Does the famous genealogy library in Salt Lake City have printed copies of the passenger lists? Can you only view them there? Where does one begin researching?

Answer: Dates provided by family members for genealogical purposes are not always accurate. The basic information you need about your families can be obtained from U.S. federal censuses (on microfilm) taken in 1910 and 1900.

The 1900 census also is Soundexed (indexed by the sound of surnames). All you need to know to get started is where (the state) your families lived in 1900 and their names. Learn to use the Soundexing system and be sure to check both the 1900 Soundex and the actual enumeration microfilms.

There is a regional Federal Archives and Records Center (FARC) in San Bruno, Calif. It has all U.S. Census films from 1790 to 1910 (excluding 1890, most of which was destroyed). The census was taken every 10 years, in years ending in zero.

Microfilmed census rolls also can be obtained through all LDS (Mormon) branch genealogical libraries. Many public libraries also have some microfilmed census records. Their collections often include printed census indexes, which are compiled by various states for the years 1790 through 1850.

Do your census research first before tackling any passenger lists. The 1900 census often reveals the year immigrant ancestors came to America. You'll need these dates because, although many ship passenger lists are available on microfilm (and available through interlibrary loan from Salt Lake City's library to an LDS (Mormon) branch genealogical library near you), most are not indexed. They are in chronological order. You also need to know through which port your ancestors entered America.

Many 17th-, 18th- and 19th-Century ship passenger lists are being printed by genealogical book publishers to the delight of researchers still hunting their immigrant ancestors.

Q: I'm a black American, and I realize I may not be able to trace my family back beyond the Civil War, but I'd like to try.
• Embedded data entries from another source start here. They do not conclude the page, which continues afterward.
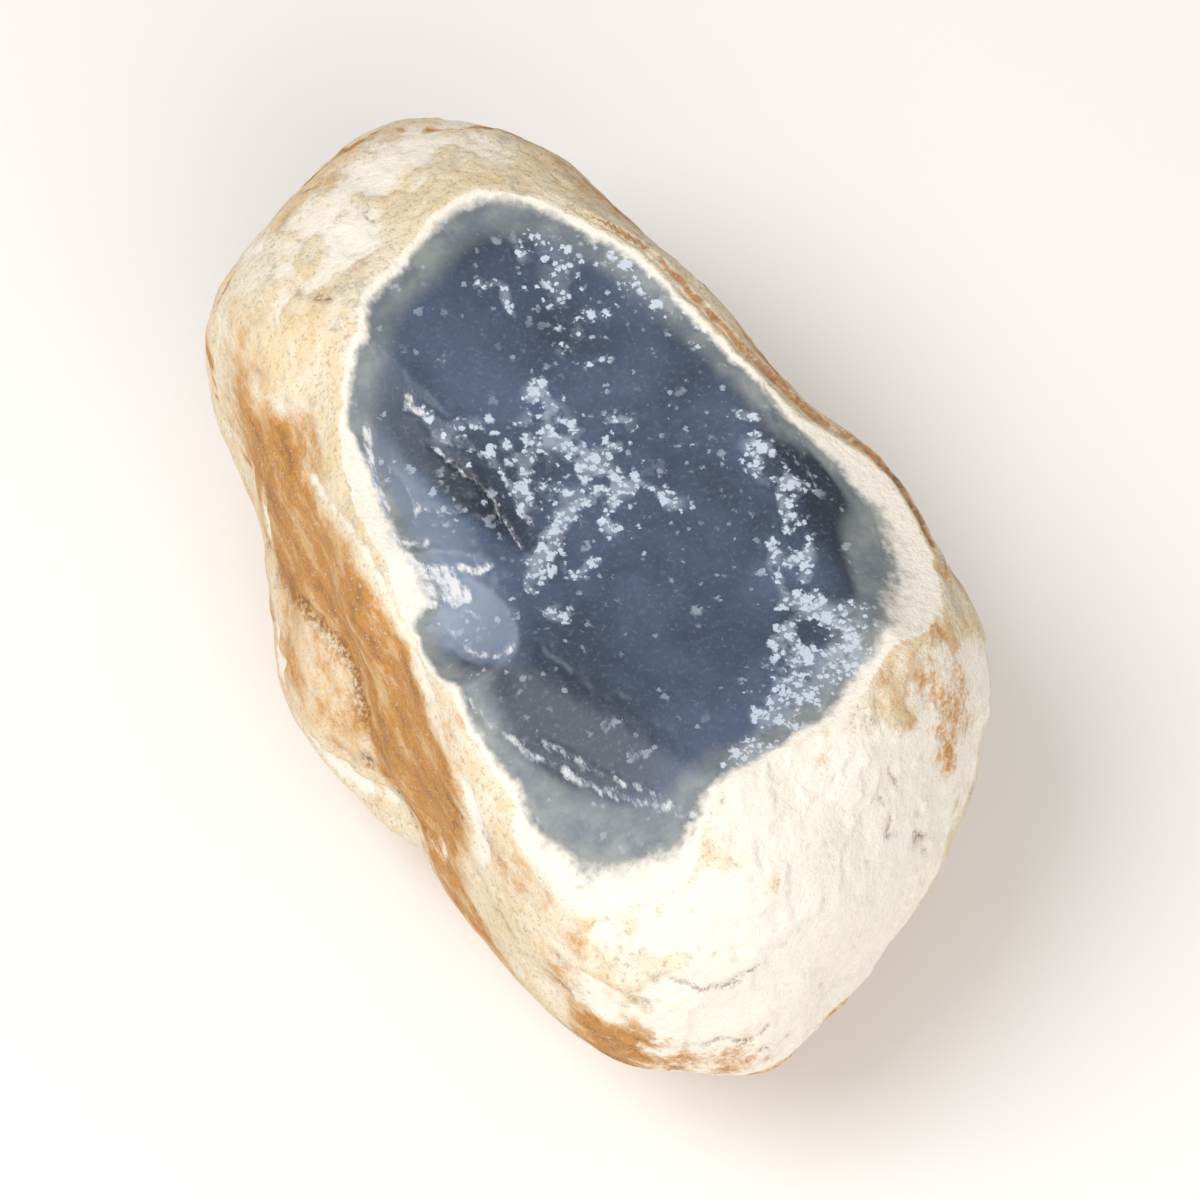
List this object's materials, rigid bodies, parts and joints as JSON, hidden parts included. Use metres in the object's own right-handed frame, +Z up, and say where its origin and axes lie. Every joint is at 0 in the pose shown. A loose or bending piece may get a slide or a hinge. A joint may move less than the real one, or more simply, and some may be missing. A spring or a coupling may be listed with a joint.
{
  "type": "blue chalcedony nodule",
  "caption": "Elongated rough chalcedony nodule with a cream chalky rind, broken open on top to a blue, shell-scarred window; it lies on a small flat spot.",
  "frame": {"origin": "middle of the bounding box, on the surface that the nodule lies on", "axes": "+Z up with the broken blue window facing up; +Y along the nodule's long axis, from its blunt near end to its narrower far end; +X to the right when looking along +Y"},
  "size_m": [0.037, 0.0612, 0.0301],
  "materials": {
    "nodule": "Matt chalky cream rind with ochre stains; satin blue-grey chalcedony in the window"
  },
  "bodies": {
    "root": {"nodule": "nodule"}
  },
  "joints": []
}
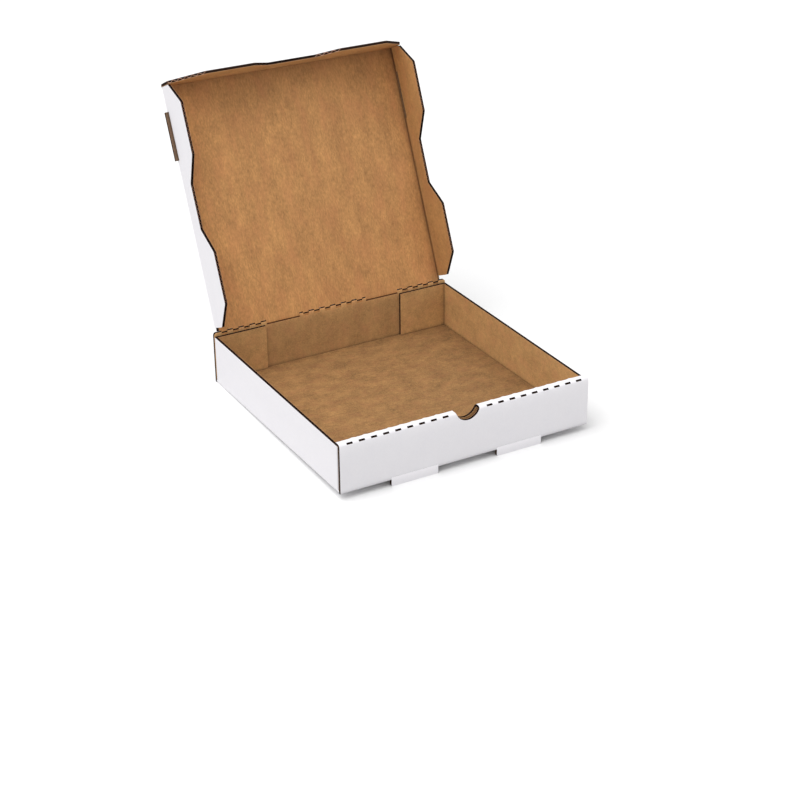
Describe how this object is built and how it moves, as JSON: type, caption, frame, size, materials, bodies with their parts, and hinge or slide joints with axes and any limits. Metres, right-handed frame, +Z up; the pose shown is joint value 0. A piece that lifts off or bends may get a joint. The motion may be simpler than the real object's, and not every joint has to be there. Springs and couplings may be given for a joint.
{
  "type": "pizza box",
  "caption": "Corrugated pizza box standing open: folded tray with a rolled front wall, thumb hole and lock tabs, and a hinged lid with wavy flaps.",
  "frame": {"origin": "middle of the underside of the tray's floor", "axes": "+X to the right seen from the front, +Y from the front wall to the hinge, +Z up; the feet stand below the origin's plane"},
  "size_m": [0.26, 0.3572, 0.2991],
  "materials": {
    "board_tray": "matte, white liner outside and brown kraft liner inside",
    "board_lid": "matte, brown kraft liner inside and white liner outside",
    "board_flap": "matte, white liner outside and brown kraft liner inside"
  },
  "bodies": {
    "tray": {"tray": "board_tray"},
    "lid": {"lid_panel": "board_lid"},
    "right_flap": {"lid_right_flap": "board_flap"},
    "left_flap": {"lid_left_flap": "board_flap"},
    "front_flap": {"lid_front_flap": "board_flap"}
  },
  "joints": [
    {"name": "lid_hinge", "type": "hinge", "parent": "tray", "child": "lid", "pos_m": [0, 0.1286, 0.0506], "axis": [1, 0, 0], "range_deg": [-66.5, 113.5]},
    {"name": "right_flap_fold", "type": "hinge", "parent": "lid", "child": "right_flap", "pos_m": [0.1268, 0.12988, 0.05004], "axis": [0, 0.3987, 0.9171], "range_deg": [-2, 90]},
    {"name": "left_flap_fold", "type": "hinge", "parent": "lid", "child": "left_flap", "pos_m": [-0.1268, 0.12988, 0.05004], "axis": [0, -0.3987, -0.9171], "range_deg": [-2, 90]},
    {"name": "front_flap_fold", "type": "hinge", "parent": "lid", "child": "front_flap", "pos_m": [0, 0.22718, 0.2738], "axis": [-1, 0, 0], "range_deg": [-1, 88]}
  ]
}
Are birth, death and marriage records of blacks available in Southern records?

A: Yes, but few of these marriage records have been compiled or published. Birth and death records before early 1900s will not be found for anyone in Southern states. Use 1870-1910 censuses to obtain this information.

Check county courthouse records for manumissions, deeds, probate, wills and marriages back to 1865. Don't forget federal military records, and such sources as Freedman's Bureau, churches and cemeteries. Unfortunately, most records pertaining to blacks are unindexed, but more genealogical material is being compiled and published.

Read the chapter "Black Ancestral Research" by John Cerny in a new book called "The Source."

Q: One of my ancestors, born in Ireland, was kidnaped and brought to America in 1702. She was "sold" in Maryland to William Logsdon Sr., yet I have never found any reference to her being called a redemptive slave as others were called. Can you explain this?

A: There were those in Ireland (and other European countries) during this period who were in the business of hunting persons to sell as indentured servants in America. Their methods frequently were unscrupulous.

Many who were "sold" in the Colonies were referred to as servants rather than redemptioners or redemptive slaves. The references to indentured servants or redemptive slaves in court records are not always differentiated. It is known that redemptioners actually were persons who did not negotiate contracts before emigrating, but who redeemed the cost of their passage by selling themselves to the highest bidder after they arrived in America.

Possibly your ancestor was sold originally as an indentured servant and her "contract" was purchased later by Logsdon.